INFORMATION SUPPLIED.
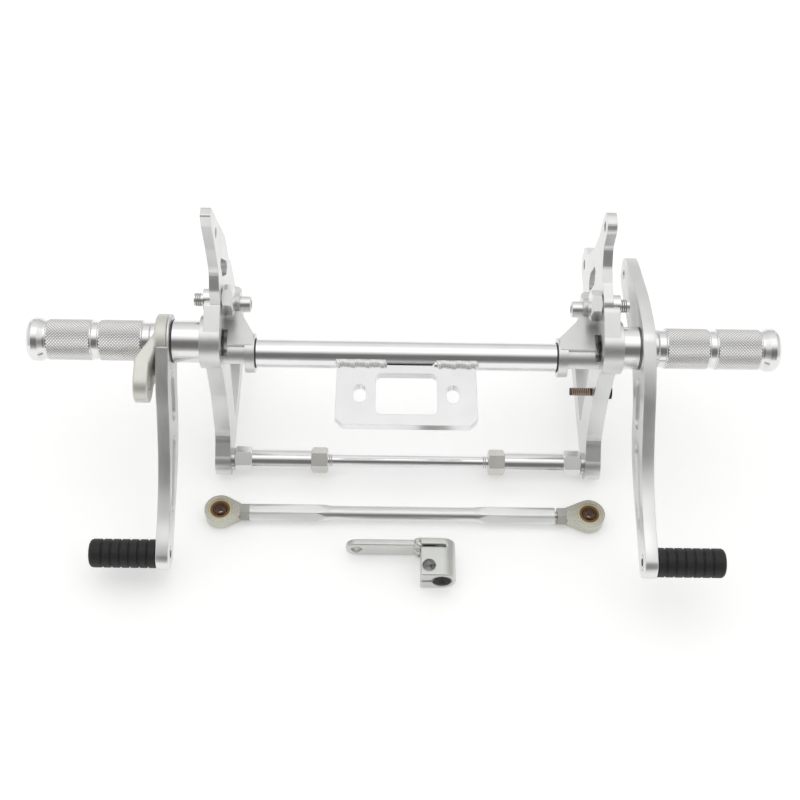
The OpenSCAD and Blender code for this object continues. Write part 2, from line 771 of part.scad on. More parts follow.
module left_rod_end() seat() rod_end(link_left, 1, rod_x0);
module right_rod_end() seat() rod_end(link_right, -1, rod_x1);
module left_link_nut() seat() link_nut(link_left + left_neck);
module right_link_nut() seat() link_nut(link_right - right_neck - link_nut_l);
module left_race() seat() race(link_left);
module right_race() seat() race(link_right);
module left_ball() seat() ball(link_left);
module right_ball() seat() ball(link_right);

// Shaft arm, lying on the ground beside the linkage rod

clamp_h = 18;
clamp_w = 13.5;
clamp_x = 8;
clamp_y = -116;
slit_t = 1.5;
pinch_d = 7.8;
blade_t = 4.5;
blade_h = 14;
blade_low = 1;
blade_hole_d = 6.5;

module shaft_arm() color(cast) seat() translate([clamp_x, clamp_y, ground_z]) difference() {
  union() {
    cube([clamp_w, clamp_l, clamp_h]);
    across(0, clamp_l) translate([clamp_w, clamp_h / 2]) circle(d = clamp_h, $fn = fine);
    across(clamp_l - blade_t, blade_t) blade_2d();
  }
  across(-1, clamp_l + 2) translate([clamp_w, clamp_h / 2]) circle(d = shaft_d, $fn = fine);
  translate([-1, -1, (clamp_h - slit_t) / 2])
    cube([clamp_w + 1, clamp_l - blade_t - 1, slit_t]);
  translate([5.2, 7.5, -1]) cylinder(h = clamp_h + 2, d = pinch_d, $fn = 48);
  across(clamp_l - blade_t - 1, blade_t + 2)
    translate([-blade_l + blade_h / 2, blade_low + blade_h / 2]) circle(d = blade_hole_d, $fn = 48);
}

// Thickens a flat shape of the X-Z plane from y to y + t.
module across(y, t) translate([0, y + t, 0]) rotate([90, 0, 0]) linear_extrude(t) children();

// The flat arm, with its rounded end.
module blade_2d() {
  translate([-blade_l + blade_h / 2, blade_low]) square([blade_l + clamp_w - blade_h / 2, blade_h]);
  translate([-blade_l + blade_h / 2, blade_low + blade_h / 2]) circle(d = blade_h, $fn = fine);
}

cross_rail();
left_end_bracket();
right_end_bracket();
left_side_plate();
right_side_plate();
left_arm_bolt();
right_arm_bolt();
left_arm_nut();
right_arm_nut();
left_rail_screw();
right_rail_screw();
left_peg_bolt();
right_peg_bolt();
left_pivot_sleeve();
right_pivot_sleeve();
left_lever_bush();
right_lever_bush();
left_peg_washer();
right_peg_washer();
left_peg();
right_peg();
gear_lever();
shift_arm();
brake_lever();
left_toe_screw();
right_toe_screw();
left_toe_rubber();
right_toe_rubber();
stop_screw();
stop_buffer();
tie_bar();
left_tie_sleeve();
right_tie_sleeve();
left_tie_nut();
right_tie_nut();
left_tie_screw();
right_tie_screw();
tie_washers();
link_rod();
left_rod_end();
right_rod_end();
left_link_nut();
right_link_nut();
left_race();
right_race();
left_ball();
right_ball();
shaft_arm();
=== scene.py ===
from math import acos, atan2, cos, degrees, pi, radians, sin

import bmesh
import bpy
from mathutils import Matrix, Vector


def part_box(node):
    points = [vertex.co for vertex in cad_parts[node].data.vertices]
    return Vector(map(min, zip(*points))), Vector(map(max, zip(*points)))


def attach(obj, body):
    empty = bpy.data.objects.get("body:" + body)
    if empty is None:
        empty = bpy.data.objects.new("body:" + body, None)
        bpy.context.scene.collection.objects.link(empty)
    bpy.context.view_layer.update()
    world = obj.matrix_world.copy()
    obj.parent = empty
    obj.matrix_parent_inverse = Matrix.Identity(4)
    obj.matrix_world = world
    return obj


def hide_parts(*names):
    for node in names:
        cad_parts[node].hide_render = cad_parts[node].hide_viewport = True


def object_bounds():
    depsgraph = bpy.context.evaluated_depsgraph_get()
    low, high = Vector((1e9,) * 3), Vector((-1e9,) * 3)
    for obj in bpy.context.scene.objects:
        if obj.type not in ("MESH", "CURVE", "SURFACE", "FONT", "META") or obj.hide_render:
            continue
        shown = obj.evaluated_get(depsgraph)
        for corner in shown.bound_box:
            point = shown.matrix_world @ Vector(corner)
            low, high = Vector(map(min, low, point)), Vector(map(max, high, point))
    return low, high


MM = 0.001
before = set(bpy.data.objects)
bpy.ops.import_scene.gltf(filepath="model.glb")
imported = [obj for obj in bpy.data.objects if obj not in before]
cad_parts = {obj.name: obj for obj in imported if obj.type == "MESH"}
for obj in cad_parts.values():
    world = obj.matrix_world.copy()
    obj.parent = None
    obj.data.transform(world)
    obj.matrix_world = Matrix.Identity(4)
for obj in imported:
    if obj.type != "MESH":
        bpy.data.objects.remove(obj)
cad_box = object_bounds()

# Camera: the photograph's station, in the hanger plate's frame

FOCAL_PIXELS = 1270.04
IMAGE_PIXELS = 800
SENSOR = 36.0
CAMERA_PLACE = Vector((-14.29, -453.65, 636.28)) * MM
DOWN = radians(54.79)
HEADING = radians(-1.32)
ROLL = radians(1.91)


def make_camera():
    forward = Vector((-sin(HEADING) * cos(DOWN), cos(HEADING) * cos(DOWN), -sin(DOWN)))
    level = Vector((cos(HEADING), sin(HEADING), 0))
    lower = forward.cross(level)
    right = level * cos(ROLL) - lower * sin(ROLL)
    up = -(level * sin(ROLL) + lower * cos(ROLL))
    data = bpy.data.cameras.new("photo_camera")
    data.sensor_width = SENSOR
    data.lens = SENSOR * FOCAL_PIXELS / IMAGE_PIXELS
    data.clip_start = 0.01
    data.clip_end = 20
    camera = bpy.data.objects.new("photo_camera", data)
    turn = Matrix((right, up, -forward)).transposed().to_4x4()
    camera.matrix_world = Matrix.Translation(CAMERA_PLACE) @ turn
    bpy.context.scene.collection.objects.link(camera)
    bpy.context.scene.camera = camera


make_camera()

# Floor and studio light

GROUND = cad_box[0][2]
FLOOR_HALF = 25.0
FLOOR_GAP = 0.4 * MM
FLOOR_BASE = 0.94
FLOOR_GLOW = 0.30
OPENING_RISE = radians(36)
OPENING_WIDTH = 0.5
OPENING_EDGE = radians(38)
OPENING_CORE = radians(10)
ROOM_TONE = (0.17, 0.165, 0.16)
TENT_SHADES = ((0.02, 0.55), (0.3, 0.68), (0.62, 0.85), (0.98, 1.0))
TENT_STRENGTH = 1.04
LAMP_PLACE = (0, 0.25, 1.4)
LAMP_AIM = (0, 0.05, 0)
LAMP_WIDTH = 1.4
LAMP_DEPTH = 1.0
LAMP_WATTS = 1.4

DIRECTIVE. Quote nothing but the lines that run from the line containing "cross_rail();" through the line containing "for node in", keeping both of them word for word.

WRITTEN ANSWER.
cross_rail();
left_end_bracket();
right_end_bracket();
left_side_plate();
right_side_plate();
left_arm_bolt();
right_arm_bolt();
left_arm_nut();
right_arm_nut();
left_rail_screw();
right_rail_screw();
left_peg_bolt();
right_peg_bolt();
left_pivot_sleeve();
right_pivot_sleeve();
left_lever_bush();
right_lever_bush();
left_peg_washer();
right_peg_washer();
left_peg();
right_peg();
gear_lever();
shift_arm();
brake_lever();
left_toe_screw();
right_toe_screw();
left_toe_rubber();
right_toe_rubber();
stop_screw();
stop_buffer();
tie_bar();
left_tie_sleeve();
right_tie_sleeve();
left_tie_nut();
right_tie_nut();
left_tie_screw();
right_tie_screw();
tie_washers();
link_rod();
left_rod_end();
right_rod_end();
left_link_nut();
right_link_nut();
left_race();
right_race();
left_ball();
right_ball();
shaft_arm();
=== scene.py ===
from math import acos, atan2, cos, degrees, pi, radians, sin

import bmesh
import bpy
from mathutils import Matrix, Vector


def part_box(node):
    points = [vertex.co for vertex in cad_parts[node].data.vertices]
    return Vector(map(min, zip(*points))), Vector(map(max, zip(*points)))


def attach(obj, body):
    empty = bpy.data.objects.get("body:" + body)
    if empty is None:
        empty = bpy.data.objects.new("body:" + body, None)
        bpy.context.scene.collection.objects.link(empty)
    bpy.context.view_layer.update()
    world = obj.matrix_world.copy()
    obj.parent = empty
    obj.matrix_parent_inverse = Matrix.Identity(4)
    obj.matrix_world = world
    return obj


def hide_parts(*names):
    for node in names:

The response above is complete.